One last question, John: In retrospect, what does it mean to you to have been part of the Rhead Brothers back in the 70s?
You need more than a degree of talent to achieve the little Steve and I achieved. We persevered and got lucky. It means a lot to see our name amongst bands and musicians we still greatly admire but most of all we are grateful to those who still want to listen to our efforts. Oh……and we had the assistance of some superb players, singers and producers.
Thank you very much for the interview, John!
It’s been great fun, Thomas….thanks for asking.
The photos were kindly provided to us by John Rhead.
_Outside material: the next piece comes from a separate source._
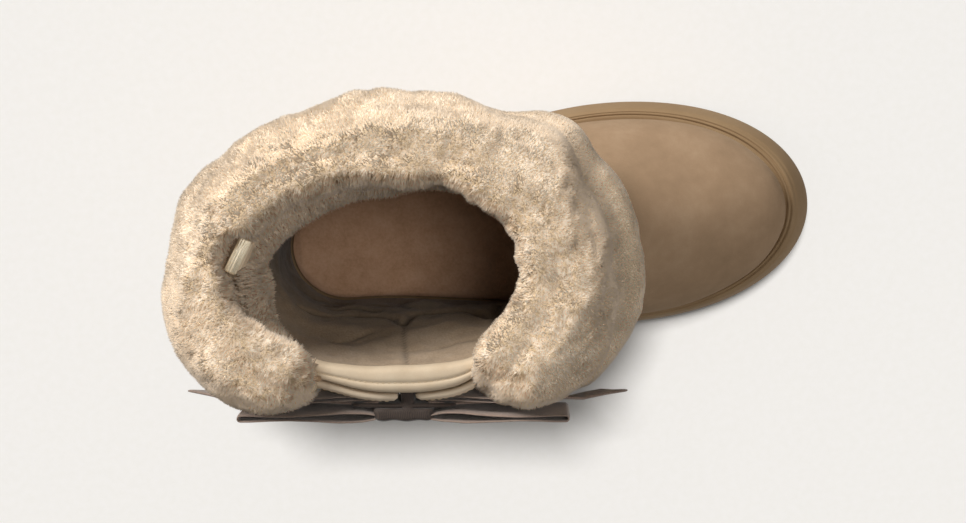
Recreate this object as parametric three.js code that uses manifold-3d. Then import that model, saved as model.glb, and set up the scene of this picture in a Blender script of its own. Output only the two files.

In 1977 the Rhead Brothers released their brilliant debut album “Dedicate”. On this record, John Rhead and his brother Stephen created a sublime blend of Latin inflected jazz grooves with a slight Steely Dan touch, smooth CSNY-influenced West Coast Rock and Blue-Eyed Soul. The brothers recorded the album with session cats like Charlie McCracken, Charlie Whitney, Mel Collins, Frank Ricotti and Max Middleton. Although the debut reached number 30 in the US Billboard Charts, their second album had to wait almost 40 years for its release. “Dedicate” is a wonderful West Coast music gem – highly recommended.
Black Shaheen (1978/ 2016)
The things were going well for the Rhead Brothers in the late 70s: Their debut album “Dedicate” had reached number 30 in the US-charts in 1977 and a few months later the brothers Steve and John Rhead were on their way to the Wishbone Studios in Muscle Shoals, Alabama, to record their second album. The result was a sublime mix of blue-eyd soul, jazzy Steely Dan inflected arrangements and latin flavored West Coast vibes – all refined with southern funkiness. Back in England the tide turned: EMI had printed 10,000 copies at the wrong speed. And after EMI was taken over, the Rhead Brothers were one of the bands, which had to go. So “Black Shaheen” was never officially released – till 2016, when Preservation Records rescued this lost masterpiece for music enthusiasts.